So I had the chance to spend a couple of hours listening to my favourite CDs on the Summits at my local dealer today...
The question that I had were very similar to the ones you (Aliveatfive) posted - can speakers worth $10K really be that much better than Ascents?...would I ever be crazy enough to want to spend that kind of dough on speakers? I mean, music is my passion (that and espresso), but $10k is almost stoopid crazy...
The ancillary equipment included a Krell integrated amp and the new Cary switchable tube-to-SS CD player. The dealer had set the speakers flat at 50Hz and -4Db at 25Hz, which I did not adjust during the session. No matter what I threw at the system, I could not find the weakness - vocals were truly stunning, string instruments sounded practically lifelike, piano was the best I have heard, choral music made me think I was at the event; for the first time, I couldn't point to any obvious flaw.
When I first heard the Aerius back in 1991, it was a revelation. When I upgraded from the Aerius to the Ascent-i, I thought the biggest difference between the two was that the Ascent had much more air in the sound and a lot more bass. Well, the Summits are another revelation.

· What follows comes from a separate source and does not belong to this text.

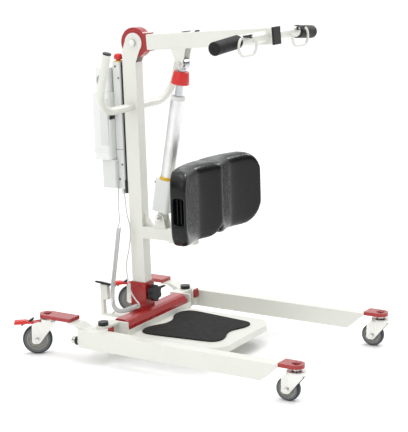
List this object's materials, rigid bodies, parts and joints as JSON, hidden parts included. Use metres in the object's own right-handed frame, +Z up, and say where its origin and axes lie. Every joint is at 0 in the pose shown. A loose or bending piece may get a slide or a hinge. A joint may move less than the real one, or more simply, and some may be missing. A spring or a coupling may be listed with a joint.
{
  "type": "sit to stand lift",
  "caption": "Mobile sit to stand lift with spreading legs, mast, powered boom with grips and sling hooks, knee pad and footplate.",
  "frame": {"origin": "on the floor, on the mirror plane between the legs, in the middle of the part's length at rest", "axes": "+X forward to the patient, +Y to the carer's left, +Z up"},
  "size_m": [1.0854, 0.6682, 1.0744],
  "materials": {
    "white_paint": "satin",
    "deep_red_paint": "satin",
    "bright_red_plastic": "gloss",
    "black_plastic": "satin",
    "pad_foam": "satin",
    "grip_foam": "matte",
    "mat_rubber": "matte",
    "bright_zinc": "satin",
    "chrome": "polished",
    "satin_aluminium": "satin",
    "grey_plastic": "satin",
    "white_plastic": "satin",
    "yellow_plastic": "gloss",
    "hub_plastic": "satin",
    "tyre_rubber": "matte",
    "cord_jacket": "satin"
  },
  "bodies": {
    "chassis": {"base_frame": "white_paint", "crossbar": "deep_red_paint", "footplate": "white_paint", "footplate_mat": "mat_rubber", "leg_pivot_bolts": "bright_zinc", "leg_pivot_caps": "black_plastic", "mast": "white_paint", "push_handle": "white_paint", "mast_pins": "bright_zinc", "control_rail": "black_plastic", "control_box": "grey_plastic", "box_screws": "bright_zinc", "battery_pack": "white_plastic", "handset": "grey_plastic", "cords": "cord_jacket"},
    "right_leg": {"leg_right": "white_paint", "castor_plates_right": "deep_red_paint"},
    "left_leg": {"leg_left": "white_paint", "castor_plates_left": "deep_red_paint"},
    "pedal_crank": {"spreader_pedal": "white_paint"},
    "right_link": {"spreader_link_right": "bright_zinc"},
    "left_link": {"spreader_link_left": "bright_zinc"},
    "lift_boom": {"boom": "white_paint", "pivot_drum": "deep_red_paint", "boom_caps": "black_plastic", "cross_tube": "white_paint", "sling_hooks": "white_paint", "grips": "grip_foam", "rod_pin": "bright_zinc"},
    "right_latch": {"hook_latch_right": "black_plastic"},
    "left_latch": {"hook_latch_left": "black_plastic"},
    "actuator_body": {"motor_housing": "grey_plastic", "outer_tube": "satin_aluminium", "seal_ring": "yellow_plastic"},
    "actuator_rod": {"rod": "chrome", "rod_collar": "bright_red_plastic"},
    "pad_slide": {"pad_carrier": "white_paint"},
    "plunger": {"index_plunger": "black_plastic"},
    "pad_holder": {"pad_bracket": "white_paint", "knee_pad": "pad_foam"},
    "height_screw": {"height_knob": "black_plastic"},
    "mast_screw": {"mast_knob": "black_plastic"},
    "locking_lever": {"mast_lever": "black_plastic"},
    "stop_switch": {"estop_button": "bright_red_plastic"},
    "up_key": {"button_up": "black_plastic"},
    "down_key": {"button_down": "black_plastic"},
    "rear_right_castor": {"rear_fork_right": "bright_zinc"},
    "rear_right_wheel": {"rear_hub_right": "hub_plastic", "rear_tyre_right": "tyre_rubber"},
    "rear_left_castor": {"rear_fork_left": "bright_zinc"},
    "rear_left_wheel": {"rear_hub_left": "hub_plastic", "rear_tyre_left": "tyre_rubber"},
    "front_right_castor": {"front_fork_right": "bright_zinc"},
    "front_right_wheel": {"front_hub_right": "hub_plastic", "front_tyre_right": "tyre_rubber"},
    "front_left_castor": {"front_fork_left": "bright_zinc"},
    "front_left_wheel": {"front_hub_left": "hub_plastic", "front_tyre_left": "tyre_rubber"},
    "right_brake": {"brake_pedal_right": "bright_red_plastic"},
    "left_brake": {"brake_pedal_left": "bright_red_plastic"}
  },
  "joints": [
    {"name": "boom_lift", "type": "hinge", "parent": "chassis", "child": "lift_boom", "pos_m": [-0.22225, 0, 1.016], "axis": [0, -1, 0], "range_deg": [-5, 45]},
    {"name": "actuator_swing", "type": "hinge", "parent": "chassis", "child": "actuator_body", "pos_m": [-0.14725, 0, 0.437], "axis": [0, -1, 0], "range_deg": [-0.5, 2.5]},
    {"name": "rod_extend", "type": "slide", "parent": "actuator_body", "child": "actuator_rod", "axis": [0.1965, 0, 0.9805], "range_m": [-0.0165, 0.1445]},
    {"name": "leg_spread_right", "type": "hinge", "parent": "chassis", "child": "right_leg", "pos_m": [-0.23025, -0.244, 0.085], "axis": [0, 0, -1], "range_deg": [0, 12]},
    {"name": "leg_spread_left", "type": "hinge", "parent": "chassis", "child": "left_leg", "pos_m": [-0.23025, 0.244, 0.085], "axis": [0, 0, 1], "range_deg": [0, 12]},
    {"name": "spreader_crank", "type": "hinge", "parent": "chassis", "child": "pedal_crank", "pos_m": [-0.34225, 0, 0.065], "axis": [0, 0, 1], "range_deg": [0, 19.5]},
    {"name": "spreader_link_right_turn", "type": "hinge", "parent": "pedal_crank", "child": "right_link", "pos_m": [-0.31425, 0, 0.07], "axis": [0, 0, 1], "range_deg": [-18, 0]},
    {"name": "spreader_link_left_turn", "type": "hinge", "parent": "pedal_crank", "child": "left_link", "pos_m": [-0.37025, 0, 0.07], "axis": [0, 0, 1], "range_deg": [-20.5, 0]},
    {"name": "rear_right_swivel", "type": "hinge", "parent": "right_leg", "child": "rear_right_castor", "pos_m": [-0.44125, -0.27, 0.05], "axis": [0, 0, 1], "continuous": true},
    {"name": "rear_right_spin", "type": "hinge", "parent": "rear_right_castor", "child": "rear_right_wheel", "pos_m": [-0.47238, -0.2918, 0.05], "axis": [-0.5736, 0.8192, 0], "continuous": true},
    {"name": "brake_right", "type": "hinge", "parent": "rear_right_castor", "child": "right_brake", "pos_m": [-0.45927, -0.28262, 0.1035], "axis": [0.5736, -0.8192, 0], "range_deg": [0, 8], "stiffness_Nm_per_rad": 2},
    {"name": "front_right_swivel", "type": "hinge", "parent": "right_leg", "child": "front_right_castor", "pos_m": [0.51275, -0.29, 0.0375], "axis": [0, 0, 1], "continuous": true},
    {"name": "front_right_spin", "type": "hinge", "parent": "front_right_castor", "child": "front_right_wheel", "pos_m": [0.48585, -0.29235, 0.0375], "axis": [-0.0872, 0.9962, 0], "continuous": true},
    {"name": "rear_left_swivel", "type": "hinge", "parent": "left_leg", "child": "rear_left_castor", "pos_m": [-0.44125, 0.27, 0.05], "axis": [0, 0, 1], "continuous": true},
    {"name": "rear_left_spin", "type": "hinge", "parent": "rear_left_castor", "child": "rear_left_wheel", "pos_m": [-0.47238, 0.2482, 0.05], "axis": [-0.5736, 0.8192, 0], "continuous": true},
    {"name": "brake_left", "type": "hinge", "parent": "rear_left_castor", "child": "left_brake", "pos_m": [-0.45927, 0.25738, 0.1035], "axis": [0.5736, -0.8192, 0], "range_deg": [0, 8], "stiffness_Nm_per_rad": 2},
    {"name": "front_left_swivel", "type": "hinge", "parent": "left_leg", "child": "front_left_castor", "pos_m": [0.51275, 0.29, 0.0375], "axis": [0, 0, 1], "continuous": true},
    {"name": "front_left_spin", "type": "hinge", "parent": "front_left_castor", "child": "front_left_wheel", "pos_m": [0.48585, 0.28765, 0.0375], "axis": [-0.0872, 0.9962, 0], "continuous": true},
    {"name": "latch_right", "type": "hinge", "parent": "lift_boom", "child": "right_latch", "pos_m": [0.29875, -0.146, 1.057], "axis": [1, 0, 0], "range_deg": [0, 35], "stiffness_Nm_per_rad": 0.02},
    {"name": "latch_left", "type": "hinge", "parent": "lift_boom", "child": "left_latch", "pos_m": [0.29875, 0.146, 1.057], "axis": [-1, 0, 0], "range_deg": [0, 35], "stiffness_Nm_per_rad": 0.02},
    {"name": "pad_reach", "type": "slide", "parent": "chassis", "child": "pad_slide", "axis": [1, 0, 0], "range_m": [0, 0.03]},
    {"name": "plunger_lift", "type": "slide", "parent": "pad_slide", "child": "plunger", "axis": [0, 0, 1], "range_m": [0, 0.008], "stiffness_N_per_m": 300},
    {"name": "pad_height", "type": "slide", "parent": "pad_slide", "child": "pad_holder", "axis": [0, 0, 1], "range_m": [-0.04, 0.04]},
    {"name": "height_knob_turn", "type": "hinge", "parent": "pad_holder", "child": "height_screw", "pos_m": [-0.06225, 0, 0.518], "axis": [-1, 0, 0], "continuous": true},
    {"name": "mast_knob_turn", "type": "hinge", "parent": "chassis", "child": "mast_screw", "pos_m": [-0.19225, 0, 0.1695], "axis": [1, 0, 0], "continuous": true},
    {"name": "locking_lever_turn", "type": "hinge", "parent": "chassis", "child": "locking_lever", "pos_m": [-0.20725, 0, 0.1695], "axis": [1, 0, 0], "range_deg": [0, 60]},
    {"name": "stop_press", "type": "slide", "parent": "chassis", "child": "stop_switch", "axis": [0, 0, -1], "range_m": [0, 0.004], "stiffness_N_per_m": 400},
    {"name": "up_press", "type": "slide", "parent": "chassis", "child": "up_key", "axis": [0, -1, 0], "range_m": [0, 0.0015], "stiffness_N_per_m": 400},
    {"name": "down_press", "type": "slide", "parent": "chassis", "child": "down_key", "axis": [0, -1, 0], "range_m": [0, 0.0015], "stiffness_N_per_m": 400}
  ],
  "couplings": [
    {"joint": "actuator_swing", "follows": "boom_lift", "ratio": 0.05},
    {"joint": "rod_extend", "follows": "boom_lift", "m_per_rad": 0.18335},
    {"joint": "leg_spread_left", "follows": "leg_spread_right", "ratio": 1},
    {"joint": "spreader_crank", "follows": "leg_spread_right", "ratio": 1.62},
    {"joint": "spreader_link_right_turn", "follows": "leg_spread_right", "ratio": -1.49},
    {"joint": "spreader_link_left_turn", "follows": "leg_spread_right", "ratio": -1.69}
  ]
}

I have never been bothered by the integration between the panel and the woofer on MLs, but the integration between the bass and panel with the Summit is in another league! The bass is so unbelievably open, fast, and natural that it set a whole new level of expectation from reproduced bass for me. The level of detail revealed by the Summits is almost distracting - you hear every page turn, mute change, and breath of the performers. There's no way the recording engineer or tonmeister heard the recording at the same level of detail that Summit owners will hear it. Which brings me to another point. All MLs show the weaknesses of your equipment and recordings, but the Summits are merciless. Every cut/join, dynamic range limiting, poorly placed microphone, and tonal flaw is exposed. Of course, the flip side is that good recordings sound amazing. I like to audition new equipment with a recording of the Berg quartet playing the Bartok string quartets. These quartets are to me the peak of complex music. When hearing this music live you can easily focus on different instruments at different times to help guide you through the complexity, so I depend on a good piece of equipment to help me do the same thing in a recording. When I pressed play, I was immediately transported into the recording, where it was practically as easy to follow any single instrument as it is when hearing it live. Air, space, and ambience are there like I have never heard before, which is what I think helped to draw me so quickly into the recording space.
Panel integration on MLs is most noticeable to me with 'cello or piano, and I must say that in the brief time I spent with the Summits, I was mighty impressed with both of those instruments, in that I was never aware of a tonal shift at the midbass.
And micro-dynamics! I was hearing a whole new level of dynamic shading in my most familiar recordings.
By the way, I heard these same speakers briefly a month ago when they were straight out of the box, and was left unimpressed. Knowing that MLs typically require some break-in, I waited a month before going back to listen to them seriously. They were transformed!
So can $10k speakers be that much better than Ascents (and I LOVE my Ascents)? Yes! Would I ever be crazy enough to want to spend $10k on speakers? Uh-huh, in a heart-beat. Aliveatfive and Roberto, you are two very lucky buggers.